- **Structured object records**:
+-------+

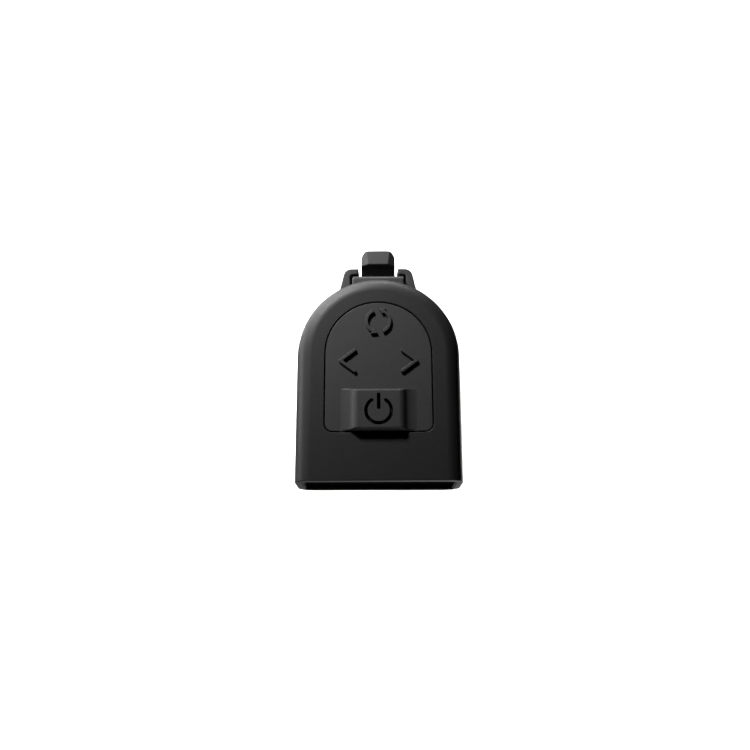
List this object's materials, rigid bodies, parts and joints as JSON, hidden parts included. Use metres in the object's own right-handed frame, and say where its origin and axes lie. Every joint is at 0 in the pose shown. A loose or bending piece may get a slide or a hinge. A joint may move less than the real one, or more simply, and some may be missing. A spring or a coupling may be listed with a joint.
{
  "type": "clip on tuner",
  "caption": "Small clip-on headstock tuner: round-ended head with a four-way rocker key plate and an end display, on a swivelling ratchet slide clamp.",
  "frame": {"origin": "on the swivel axis, at the lower (gripping) face of the fixed clamping pad", "axes": "+Z out of the key face, +Y from the display end to the rail end, +X to the right"},
  "size_m": [0.0278, 0.0475, 0.0422],
  "materials": {
    "head_shell": "satin",
    "key_face": "satin",
    "clamp_plastic": "satin",
    "pad_rubber": "matte",
    "window": "gloss",
    "lcd_glass": "gloss",
    "light_guide": "gloss",
    "board": "satin",
    "flex_film": "satin",
    "chip_resin": "matte",
    "cradle_plastic": "satin",
    "silicone": "matte",
    "nickel": "polished",
    "cell_steel": "satin",
    "screw_steel": "satin",
    "spring_steel": "polished",
    "piezo_brass": "satin",
    "washer_nylon": "matte"
  },
  "bodies": {
    "clamp": {"clamp_bracket": "clamp_plastic", "fixed_pad": "pad_rubber", "friction_washer": "washer_nylon", "rail_stop": "clamp_plastic", "rail_stop_screw": "screw_steel"},
    "head": {"front_housing": "head_shell", "rear_cover": "head_shell", "battery_cell": "cell_steel", "battery_cradle": "cradle_plastic", "battery_contact_plus": "nickel", "battery_contact_minus": "nickel", "circuit_board": "board", "controller_chip": "chip_resin", "crystal_oscillator": "nickel", "snap_domes": "nickel", "display_window": "window", "lcd_panel": "lcd_glass", "backlight": "light_guide", "display_flex": "flex_film", "piezo_disc": "piezo_brass", "piezo_leads": "nickel", "housing_screws": "screw_steel", "swivel_screw": "screw_steel", "swivel_washer": "spring_steel"},
    "door": {"battery_door": "head_shell"},
    "rocker": {"rocker_pivot_pad": "silicone"},
    "keys": {"key_plate": "key_face"},
    "jaw": {"moving_jaw": "clamp_plastic", "jaw_pad": "pad_rubber", "lever_pin": "spring_steel", "lever_spring": "spring_steel"},
    "lever": {"release_lever": "clamp_plastic"}
  },
  "joints": [
    {"name": "body_swivel", "type": "hinge", "parent": "clamp", "child": "head", "pos_m": [0, 0, 0.0034], "axis": [0, 0, 1], "continuous": true},
    {"name": "jaw_slide", "type": "slide", "parent": "clamp", "child": "jaw", "axis": [0, 0, -1], "range_m": [-0.0043, 0.0134]},
    {"name": "lever_pivot", "type": "hinge", "parent": "jaw", "child": "lever", "pos_m": [0, 0.0126, -0.0069], "axis": [1, 0, 0], "range_deg": [0, 9], "stiffness_Nm_per_rad": 0.06, "springref_deg": -2.86},
    {"name": "key_tilt_front_back", "type": "hinge", "parent": "head", "child": "rocker", "pos_m": [0, -0.011, 0.0136], "axis": [1, 0, 0], "range_deg": [-2, 2], "stiffness_Nm_per_rad": 0.1},
    {"name": "key_tilt_left_right", "type": "hinge", "parent": "rocker", "child": "keys", "pos_m": [0, -0.011, 0.0136], "axis": [0, 1, 0], "range_deg": [-2, 2], "stiffness_Nm_per_rad": 0.1},
    {"name": "battery_door_turn", "type": "hinge", "parent": "head", "child": "door", "pos_m": [0, -0.0143, 0.0043], "axis": [0, 0, 1], "range_deg": [0, 45]}
  ]
}
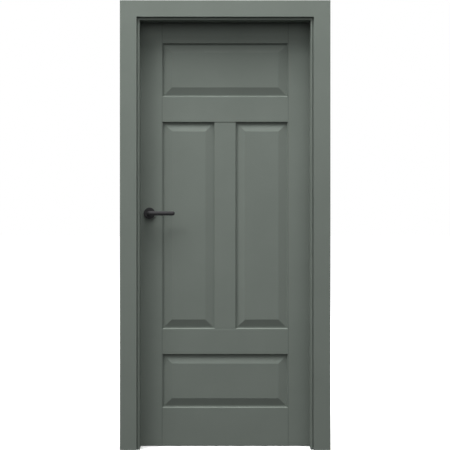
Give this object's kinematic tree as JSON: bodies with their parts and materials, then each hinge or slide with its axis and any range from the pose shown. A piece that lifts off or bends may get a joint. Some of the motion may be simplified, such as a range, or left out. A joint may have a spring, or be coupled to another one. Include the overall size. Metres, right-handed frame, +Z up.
{
  "type": "interior door",
  "caption": "Rebated interior door with raised panels and a black lever latch, hung in a wall-wrapping frame with flat architraves.",
  "frame": {"origin": "on the floor, midway between the outer edges of the frame, midway in depth between the front architrave's face and the rear lever's back", "axes": "+X towards the hinges, +Y towards the pull side where the leaf opens, +Z up"},
  "size_m": [0.989, 0.1812, 2.1135],
  "materials": {
    "painted_wood": "satin grey-green paint",
    "soft_gasket": "matte",
    "zinc_plate": "zinc plated",
    "bare_wood": "planed beech",
    "hinge_nickel": "satin nickel",
    "nylon": "moulded",
    "black_metal": "matte black powder coat",
    "spring_steel": "oiled"
  },
  "bodies": {
    "frame": {"lock_jamb": "painted_wood", "hinge_jamb": "painted_wood", "head_jamb": "painted_wood", "front_architrave_lock_side": "painted_wood", "front_architrave_hinge_side": "painted_wood", "front_architrave_head": "painted_wood", "rear_architrave_lock_side": "painted_wood", "rear_architrave_hinge_side": "painted_wood", "rear_architrave_head": "painted_wood", "gasket": "soft_gasket", "corner_brackets": "zinc_plate", "bracket_screws": "zinc_plate", "hinge_blocks": "bare_wood", "hinge_frame_halves": "hinge_nickel", "hinge_pins": "hinge_nickel", "hinge_washers": "nylon", "strike_plate": "black_metal", "strike_screws": "zinc_plate"},
    "leaf": {"lock_stile": "painted_wood", "hinge_stile": "painted_wood", "top_rail": "painted_wood", "upper_cross_rail": "painted_wood", "lower_cross_rail": "painted_wood", "bottom_rail": "painted_wood", "muntin": "painted_wood", "top_panel": "painted_wood", "left_panel": "painted_wood", "right_panel": "painted_wood", "bottom_panel": "painted_wood", "dowels": "bare_wood", "hinge_leaf_halves": "hinge_nickel", "latch_case": "zinc_plate", "latch_case_cover": "zinc_plate", "forend": "black_metal", "forend_screws": "zinc_plate", "front_rosette": "black_metal", "rear_rosette": "black_metal", "front_rosette_base": "nylon", "rear_rosette_base": "nylon", "through_bolts": "zinc_plate", "latch_spring": "spring_steel"},
    "lever_set": {"front_lever": "black_metal", "rear_lever": "black_metal", "spindle": "zinc_plate", "follower": "zinc_plate", "grub_screws": "black_metal"},
    "latch": {"latch_bolt": "zinc_plate"}
  },
  "joints": [
    {"name": "door_swing", "type": "hinge", "parent": "frame", "child": "leaf", "pos_m": [0.433, 0.02937, 0.243], "axis": [0, 0, -1], "range_deg": [0, 170]},
    {"name": "lever_turn", "type": "hinge", "parent": "leaf", "child": "lever_set", "pos_m": [-0.361, 0.01537, 1.112], "axis": [0, 1, 0], "range_deg": [0, 38], "stiffness_Nm_per_rad": 1.5, "springref_deg": -20.05},
    {"name": "latch_slide", "type": "slide", "parent": "leaf", "child": "latch", "axis": [1, 0, 0], "range_m": [0, 0.011], "deforming": ["latch_spring"]}
  ],
  "couplings": [
    {"joint": "latch_slide", "follows": "lever_turn", "m_per_rad": 0.016585}
  ]
}
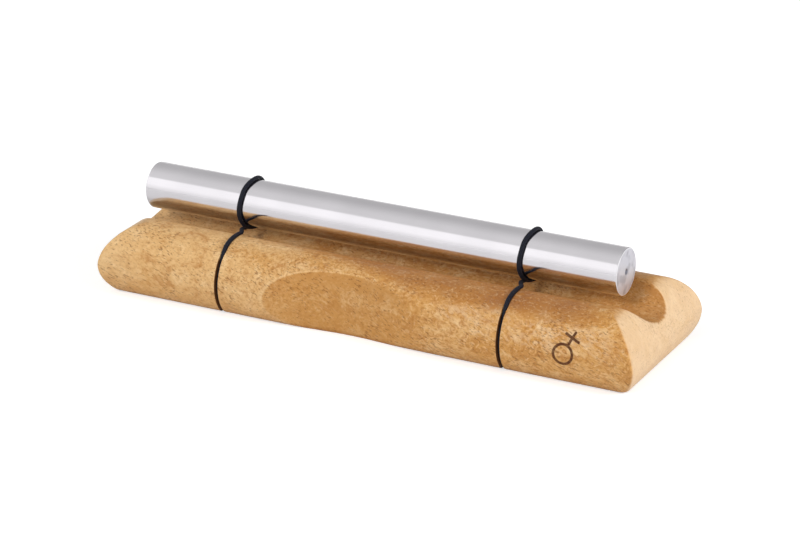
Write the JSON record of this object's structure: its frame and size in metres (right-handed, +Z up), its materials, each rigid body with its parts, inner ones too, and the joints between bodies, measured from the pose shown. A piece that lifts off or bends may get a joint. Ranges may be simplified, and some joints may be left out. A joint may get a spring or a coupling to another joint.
{
  "type": "chime bar",
  "caption": "Table chime: a polished metal rod hung in elastic cord loops over a grooved wooden resonator base with rounded edges and hand scoops.",
  "frame": {"origin": "middle of the underside of the wooden base, on the surface it stands on", "axes": "+X along the rod to the right as seen from the front, +Y to the back, +Z up"},
  "size_m": [0.2486, 0.0716, 0.0507],
  "materials": {
    "wood": "satin clear lacquer",
    "polished_metal": "polished",
    "elastic_cord": "braided elastic"
  },
  "bodies": {
    "base": {"wooden_base": "wood", "left_cord_run": "elastic_cord", "right_cord_run": "elastic_cord"},
    "loops": {"left_cord_loop": "elastic_cord", "right_cord_loop": "elastic_cord"},
    "rod": {"chime_rod": "polished_metal"}
  },
  "joints": [
    {"name": "suspension_bounce", "type": "slide", "parent": "base", "child": "loops", "axis": [0, 0, 1], "range_m": [-0.005, 0.008], "stiffness_N_per_m": 730, "springref_m": 0.0025, "deforming": ["left_cord_loop", "right_cord_loop"]},
    {"name": "rod_slide", "type": "slide", "parent": "loops", "child": "rod", "axis": [1, 0, 0], "range_m": [-0.03, 0.04]}
  ]
}
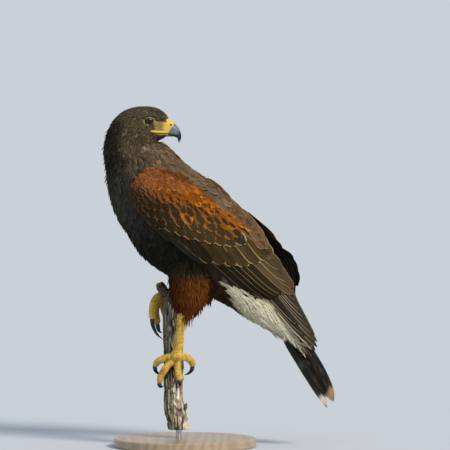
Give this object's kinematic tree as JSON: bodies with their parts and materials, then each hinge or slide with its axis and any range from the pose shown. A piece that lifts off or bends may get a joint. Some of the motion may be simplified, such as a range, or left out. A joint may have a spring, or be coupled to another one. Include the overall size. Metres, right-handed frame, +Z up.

+-------+

- **GOAL OF THE EXERCISE**: Where does the word "between" appear? Return each line that holds it.

- **ANSWER IN FULL**:
  "frame": {"origin": "on the floor, midway between the outer edges of the frame, midway in depth between the front architrave's face and the rear lever's back", "axes": "+X towards the hinges, +Y towards the pull side where the leaf opens, +Z up"},
Write the JSON record of this object's structure: its frame and size in metres (right-handed, +Z up), its materials, each rigid body with its parts, inner ones too, and the joints between bodies, measured from the pose shown. A piece that lifts off or bends may get a joint. Ranges may be simplified, and some joints may be left out. A joint may get a spring or a coupling to another joint.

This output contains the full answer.